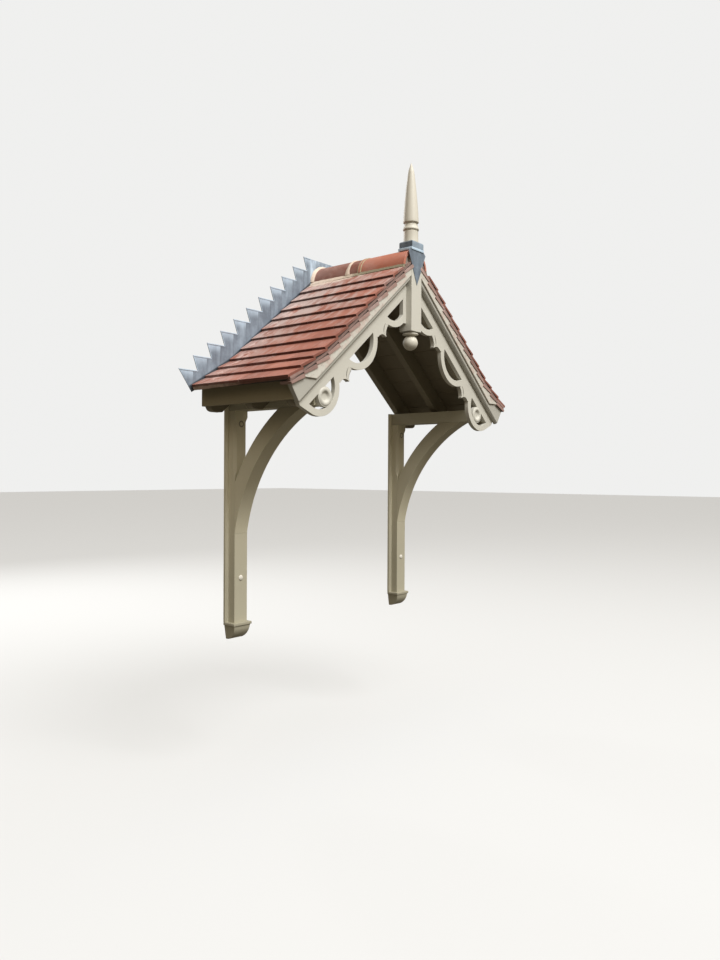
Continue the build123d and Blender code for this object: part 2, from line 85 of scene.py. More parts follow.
class PorchPaintSettings(bpy.types.PropertyGroup):
    """Paint and joinery."""
    timber: colour_property("Timber paint", "Paint on the gable boards", (0.635, 0.622, 0.555))
    # Painted light: the timber paint made paler and warmer for the warm bounce light on the posts and
    # beams.
    brackets: colour_property("Bracket paint", "Paint on the posts and beams", (0.72, 0.68, 0.52))
    # Painted shade: the paint darkened for the shade under the roof.
    shaded: colour_property("Sheltered paint", "Paint under the roof", (0.25, 0.22, 0.155))
    # Painted shade: the paint darkened for the shade under the eaves.
    fascia: colour_property("Fascia paint", "Grimy paint under the eaves", (0.29, 0.25, 0.16))
    # Painted shade: the paint darkened for the shade under the roof on the soffit boards and battens.
    soffit: colour_property("Soffit paint", "Paint on the soffit boards", (0.235, 0.20, 0.14))
    finial: colour_property("Finial paint", "Paint on the turned pieces", (0.68, 0.65, 0.56))
    groove: colour_property("Groove", "Shade in the grooves of the leaves", (0.13, 0.12, 0.09))
    arris: length_property("Arris", "Rounding of the edges of the frame", 0.0025)
    fret_arris: length_property("Fretwork arris", "Rounding of the sawn fretwork", 0.0045)
    fret_apex_drop: length_property(
        "Fretwork apex", "Height of the fretwork apex over the king post's foot", 0.235)
    cheek: length_property("Leaf cheek", "Thickness of the cheek on a leaf", 0.0242)
    volute_reach: length_property("Volute reach", "Distance of the volute from the middle", 0.709)
    volute_drop: length_property("Volute drop", "Depth of the volute under the apex", 0.646)
    volute_radius: length_property("Volute radius", "Radius of the turned rim", 0.0475)
    point: length_property("Finial point", "Length of the point on the finial", 0.048)
    ball: length_property("Pendant ball", "Radius of the ball under the king post", 0.0412)
    neck: length_property("Pendant neck", "Radius of the neck over the ball", 0.027)


class PorchRoofSettings(bpy.types.PropertyGroup):
    """Tiles, ridge and mortar."""
    dark_clay: colour_property("Dark clay", "Darkest tile", (0.235, 0.074, 0.048))
    light_clay: colour_property("Light clay", "Palest tile", (0.49, 0.190, 0.135))
    # Pale bloom on the tiles, partly a painted sheen.
    bloom_and_sheen: colour_property("Bloom", "Pale bloom near the wall", (0.52, 0.40, 0.375))
    verge_dark: colour_property("Dark undercloak", "Darkest undercloak tile", (0.20, 0.115, 0.098))
    verge_light: colour_property("Pale undercloak", "Palest undercloak tile", (0.50, 0.33, 0.285))
    smear: colour_property("Smeared mortar", "Mortar stained by clay", (0.50, 0.37, 0.32))
    ridge_clay: colour_property("Ridge clay", "Front ridge tile", (0.46, 0.155, 0.095))
    ridge_dark: colour_property("Dark ridge clay", "Back ridge tile", (0.225, 0.070, 0.042))
    mortar: colour_property("Mortar", "Bedding and pointing", (0.80, 0.67, 0.56))
    lichen: colour_property("Lichened mortar", "Old mortar in the weather", (0.44, 0.40, 0.25))
    tile_width: length_property("Tile width", "Width of a plain tile", 0.165)
    tile_length: length_property("Tile length", "Length of a tile up to the next course", 0.112)
    eaves_tile: length_property("Eaves tile", "Length of a tile under the first course", 0.092)
    tile_thickness: length_property("Tile thickness", "Thickness of a plain tile", 0.012)
    tile_gauge: length_property("Gauge", "Distance from one course to the next", 0.100)
    tile_gap: length_property("Gap", "Gap between two tiles of a course", 0.0012)
    tile_wear: length_property("Unevenness", "How far a tile strays from flat", 0.0016)
    butt_height: length_property("Butt height", "Height of a butt over the battens", 0.034)
    sprocket_start: length_property(
        "Sprocket start", "Distance at which the roof flattens", 0.740)
    eaves_reach: length_property("Eaves reach", "Half the width of the eaves", 0.986)
    undercloak: length_property("Undercloak", "Thickness of the undercloak tiles", 0.0125)
    lip: length_property("Lip", "How far an undercloak tile stands out in front", 0.0036)
    tooth: length_property("Tooth", "How far an undercloak tile hangs at its upper end", 0.015)
    ridge_radius: length_property("Ridge radius", "Outer radius of a ridge tile", 0.108)
    ridge_bore: length_property("Ridge bore", "Inner radius of a ridge tile", 0.095)
    ridge_length: length_property("Ridge tile", "Length of the ridge tile at the wall", 0.274)
    ridge_cut: length_property("Cut ridge tile", "Length of the cut ridge tile", 0.078)
    ridge_gap: length_property("Ridge gap", "Gap between two ridge tiles", 0.003)
    courses: count_property("Courses", "Courses on each slope", 11)
    seed: count_property("Seed", "Seed for the spread of the tiles", 7)


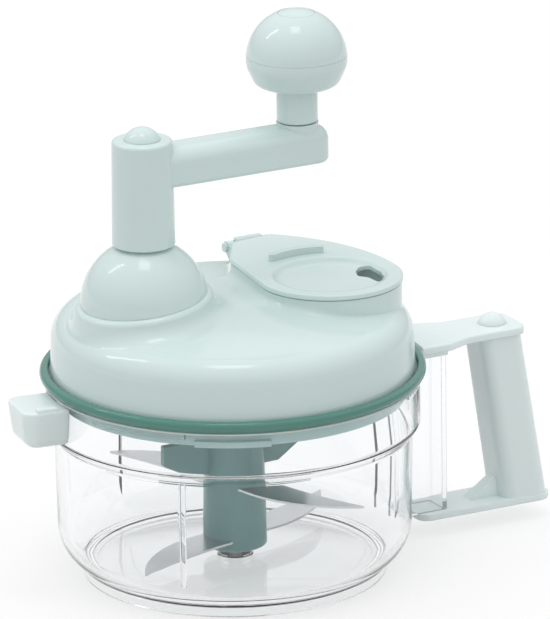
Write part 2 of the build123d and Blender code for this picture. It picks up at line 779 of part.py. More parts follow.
def crank_cap():
    radius = (cap_radius ** 2 + cap_rise ** 2) / (2 * cap_rise)
    dome = Pos(0, 0, post_top + cap_rise - radius) * Sphere(radius)
    dome = dome & disc(cap_radius, post_top, cutter)
    spigot = sleeve(cap_spigot_radius, cap_spigot_radius - 1.4, post_top - 3.2, post_top + 0.5)
    return Pos(crank_x, 0, 0) * (dome + spigot)


# ---------------------------------------------------------------- knob
def knob_pin():
    """Steel axle fixed in the arm; the knob turns on it."""
    high = knob_centre + 1.5
    pin = turned((0, arm_underside + 3, 0), (knob_pin_radius, arm_underside + 3, 0),
                 (knob_pin_radius, high, 0.8), (0, high, 0))
    return Pos(knob_x, 0, 0) * pin


def knob_clip():
    low = knob_centre - 1.2
    return sleeve(knob_pin_radius + 2.6, knob_pin_radius, low, low + clip_thickness, knob_x)


def knob_stem():
    spigot_top = knob_centre - 1.2 - hub_gap
    stem = turned(
        (0, stem_low, 0), (stem_radius, stem_low, 0.8), (stem_radius, knob_low, 0),
        (stem_spigot_radius, knob_low, 0), (stem_spigot_radius, spigot_top, 0.5), (0, spigot_top, 0))
    return Pos(knob_x, 0, 0) * (stem - disc(knob_pin_radius + running_clearance, 0, cutter))


def knob_ball(inset):
    """Ball with a flattened underside, with every face moved in by the inset."""
    radius = knob_radius - inset
    low = knob_low + inset
    ball = Pos(0, 0, knob_centre) * Sphere(radius)
    belly = turned(
        (0, low, 0), (knob_flat_radius, low, 1), (radius - 3.6, low + 2.4, 5),
        (radius, knob_centre - 2.5, 9), (radius, knob_centre + radius, 0), (0, knob_centre + radius, 0))
    upper = ball & disc(cutter, knob_centre, cutter)
    return Pos(knob_x, 0, 0) * (upper + (belly & disc(cutter, 0, knob_centre)))


def knob_lower():
    shell = knob_ball(0) - knob_ball(knob_wall)
    shell = shell & disc(cutter, 0, knob_seam)
    boss = disc(stem_spigot_radius + 2.4, knob_low + 1, knob_low + 8, knob_x)
    return shell + boss - disc(stem_spigot_radius, 0, cutter, knob_x)


def knob_upper():
    shell = knob_ball(0) - knob_ball(knob_wall)
    shell = shell & disc(cutter, knob_seam, cutter)
    boss_low = knob_centre + knob_radius - knob_disc_thickness - 3
    boss = disc(knob_disc_radius + 1, boss_low, cutter, knob_x) & knob_ball(0)
    seat = disc(knob_disc_radius, knob_centre + knob_radius - knob_disc_thickness - 1, cutter, knob_x)
    return shell + boss - seat


def knob_cap():
    seat = disc(knob_disc_radius, knob_centre + knob_radius - knob_disc_thickness - 1, cutter, knob_x)
    return seat & knob_ball(0.15)


# ---------------------------------------------------------------- feed cover
def feed_cover():
    plate = Pos(0, 0, cover_low) * extrude(chute_outline(0), cover_thickness)
    plate = fillet(plate.edges().group_by(Axis.Z)[-1], cover_edge)
    floor = cover_top - dish_depth
    under = turned((0, floor - dish_wall, 0), (dish_radius - 3.2, floor - dish_wall, 2),
                   (dish_radius + 0.3, cover_low, 0), (dish_radius + 0.3, cover_top, 0), (0, cover_top, 0))
    hollow = turned((0, floor, 0), (dish_radius - 3.4, floor, 3), (dish_radius, cover_top - 0.3, 0.5),
                    (dish_radius, cover_top + 1, 0), (0, cover_top + 1, 0))
    slot = extrude(SlotArc(CenterArc((0, 0), drip_slot_radius, drip_slot_start, drip_slot_arc),
                           drip_slot_width), cutter)
    rib = Rot(0, 0, finger_rib_start) * turned(
        (finger_rib_radius - finger_rib_width / 2, cover_top - 0.5, 0),
        (finger_rib_radius + finger_rib_width / 2, cover_top - 0.5, 0),
        (finger_rib_radius + finger_rib_width / 2, cover_top + finger_rib_height, 1.2),
        (finger_rib_radius - finger_rib_width / 2, cover_top + finger_rib_height, 0.6), arc=finger_rib_arc)
    left = hinge_left + hinge_ear + hinge_gap
    right = hinge_right - hinge_ear - hinge_gap
    tongue_y = cover_back_left[1] - 2
    tongue = Pos(left, tongue_y, cover_low) * Box(
        right - left, hinge_y - tongue_y, cover_thickness, align=(Align.MIN, Align.MIN, Align.MIN))
    barrel = Pos((left + right) / 2, hinge_y, hinge_z) * (
        Rot(0, 90, 0) * Cylinder(hinge_knuckle_radius, right - left))
    cover = plate + Pos(chute_x, chute_y, 0) * under + tongue + barrel
    cover += Pos(chute_x, chute_y, 0) * rib
    cover -= Pos(chute_x, chute_y, 0) * (hollow + slot)
    return cover - hinge_bore(hinge_pin_radius + running_clearance)


def hinge_pin():
    length = hinge_right - hinge_left
    pin = Cylinder(hinge_pin_radius, length, align=(Align.CENTER, Align.CENTER, Align.MIN))
    head = Pos(0, 0, -1.2) * Cylinder(hinge_pin_radius + 0.7, 1.2, align=(Align.CENTER, Align.CENTER, Align.MIN))
    return Pos(hinge_left, hinge_y, hinge_z) * (Rot(0, 90, 0) * (pin + head))


# ---------------------------------------------------------------- blade unit
def blade_spindle():
    """Steel hexagon bar that carries the drive from the pinion into the blade hub."""
    return hex_bar(spindle_size, hub_top_height - 18, gear_top - 1)


def blade_hub():
    body = turned(
        (0, hub_bottom, 0), (hub_radius + hub_flare, hub_bottom, 1.5), (hub_radius, hub_top_height, 1.0),
        (0, hub_top_height, 0))
    wing = make_face(Plane.XZ * Polyline(
        (0, wing_low), (hub_radius + 8, wing_low), (wing_length, wing_low + 7),
        (wing_length, wing_low + wing_height), (0, wing_low + wing_height), close=True))
    wing = extrude(wing, wing_thickness / 2, both=True)
    body += wing + Rot(0, 0, 180) * wing
    body -= hex_bar(spindle_size, hub_top_height - 18, cutter)
    body -= disc(pivot_pin_radius + 2, 0, hub_bottom + 2 * pivot_pin_length)
    for height in (lower_blade_height, upper_blade_height):
        seat = block(-hub_radius * 2, hub_radius * 2, blade_width / 2, height, height + blade_thickness)
        body -= blade_turn(height) * seat
    return body


def blade_turn(height):
    return Rot(0, 0, 20 if height == lower_blade_height else 110)


def pivot_bush():
    return sleeve(pivot_pin_radius + 2, pivot_pin_radius + running_clearance, hub_bottom, hub_bottom + pivot_pin_length + 1)


def blade(height):
    """S-shaped steel blade: two curved wings, each ground to an edge on its leading side."""
    root = blade_width / 2
    upper = make_face([
        *Polyline((0, -root), (hub_radius, -root)).edges(),
        ThreePointArc((hub_radius, -root), (blade_length * 0.62, -root + 1.5), (blade_length, root)).edge(),
        ThreePointArc((blade_length, root), (blade_length * 0.55, root * 0.8), (hub_radius, root)).edge(),
        *Polyline((hub_radius, root), (0, root), (0, -root)).edges(),
    ])
    half = Pos(0, 0, height) * extrude(upper, blade_thickness)
    whole = half + Rot(0, 0, 180) * half
    return blade_turn(height) * (whole - disc(pivot_pin_radius + 2, 0, cutter))


# ---------------------------------------------------------------- write every piece
save(bowl(), "bowl")
save(bowl_pivot_pin(), "bowl_pivot_pin")
save(handle_grip(), "handle_grip")
save(handle_top_plate(), "handle_top_plate")
save(handle_screw(), "handle_screw")
save(handle_button(), "handle_button")
save(tab_cap(), "tab_cap")
save(rim_seal(), "rim_seal")
save(inner_lid(), "inner_lid")
save(lid_shell(), "lid_shell")
save(gear_dome(), "gear_dome")
save_group(lid_screws(), "lid_screws")
save(drive_gear(), "drive_gear")
save(pinion_gear(), "pinion_gear")
save(pinion_bush(), "pinion_bush")
save(shaft_bush_lower(), "shaft_bush_lower")
save(shaft_bush_upper(), "shaft_bush_upper")
save(crank_shaft(), "crank_shaft")
save(shaft_clip(), "shaft_clip")
save(crank_arm(), "crank_arm")
save(crank_screw(), "crank_screw")
save(crank_washer(), "crank_washer")
save(crank_cap(), "crank_cap")
save(knob_pin(), "knob_pin")
save(knob_clip(), "knob_clip")
save(knob_stem(), "knob_stem")
save(knob_lower(), "knob_lower")
save(knob_upper(), "knob_upper")
save(knob_cap(), "knob_cap")
save(feed_cover(), "feed_cover")
save(hinge_pin(), "hinge_pin")
save(blade_spindle(), "blade_spindle")
save(blade_hub(), "blade_hub")
save(pivot_bush(), "pivot_bush")
save(blade(lower_blade_height), "blade_lower")
save(blade(upper_blade_height), "blade_upper")
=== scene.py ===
import bpy
import json
import math
import numpy as np
from mathutils import Matrix, Vector


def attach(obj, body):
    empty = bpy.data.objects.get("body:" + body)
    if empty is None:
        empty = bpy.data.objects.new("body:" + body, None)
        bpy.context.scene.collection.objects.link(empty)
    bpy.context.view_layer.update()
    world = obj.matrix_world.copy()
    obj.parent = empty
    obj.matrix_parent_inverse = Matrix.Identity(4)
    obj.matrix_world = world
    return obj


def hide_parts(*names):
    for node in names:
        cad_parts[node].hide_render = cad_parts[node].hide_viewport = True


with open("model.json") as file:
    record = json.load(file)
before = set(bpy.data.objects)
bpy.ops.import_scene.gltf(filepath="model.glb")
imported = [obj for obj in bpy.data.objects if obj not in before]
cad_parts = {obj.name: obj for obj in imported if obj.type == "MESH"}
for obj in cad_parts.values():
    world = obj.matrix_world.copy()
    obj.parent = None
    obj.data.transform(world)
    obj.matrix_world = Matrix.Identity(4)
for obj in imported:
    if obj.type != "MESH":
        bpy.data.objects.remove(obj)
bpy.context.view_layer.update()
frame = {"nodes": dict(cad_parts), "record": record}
nodes = frame["nodes"]
scene = bpy.context.scene
mm = 0.001
print("stage: frame loaded")


# shader trees are written as add(kind, inputs, settings); a socket given as an input is linked
class Tree:
    def __init__(self, nodeTree):
        self.tree = nodeTree
        self.tree.nodes.clear()

    def add(self, kind, inputs=None, **settings):
        node = self.tree.nodes.new(kind)
        for key, value in settings.items():
            setattr(node, key, value)
        for key, value in (inputs or {}).items():
            self.put(node.inputs[key], value)
        return node

    def put(self, socket, value):
        if isinstance(value, bpy.types.NodeSocket):
            self.tree.links.new(value, socket)
        else:
            socket.default_value = value

    def blend(self, factor, first, second):
        mix = self.add("ShaderNodeMix", data_type="RGBA")
        self.put(mix.inputs[0], factor)
        self.put(mix.inputs[6], first)
        self.put(mix.inputs[7], second)
        return mix.outputs[2]

    def higher(self, first, second):
        return self.add("ShaderNodeMath", {0: first, 1: second}, operation="MAXIMUM").outputs[0]


def newMaterial(name):
    material = bpy.data.materials.new(name)
    material.use_nodes = True
    return material, Tree(material.node_tree)


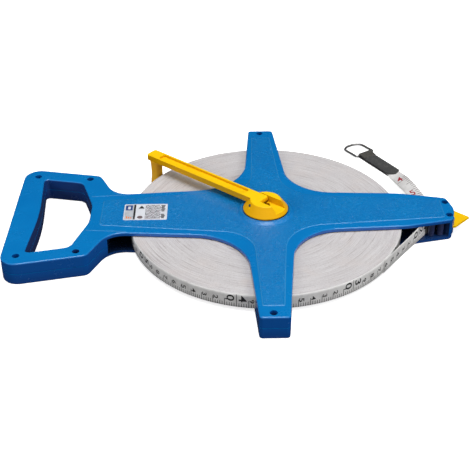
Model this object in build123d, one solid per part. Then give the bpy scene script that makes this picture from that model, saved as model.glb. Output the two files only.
*-*-*
# [INSTRUCTIONS FOR THE TASK]
From the entries above, give again exactly the lines running from the line with "Write part 2" to the line with "return Pos(crank_x, 0, 0)"; include both of those lines.

# [TASK RESULT]
Write part 2 of the build123d and Blender code for this picture. It picks up at line 779 of part.py. More parts follow.
def crank_cap():
    radius = (cap_radius ** 2 + cap_rise ** 2) / (2 * cap_rise)
    dome = Pos(0, 0, post_top + cap_rise - radius) * Sphere(radius)
    dome = dome & disc(cap_radius, post_top, cutter)
    spigot = sleeve(cap_spigot_radius, cap_spigot_radius - 1.4, post_top - 3.2, post_top + 0.5)
    return Pos(crank_x, 0, 0) * (dome + spigot)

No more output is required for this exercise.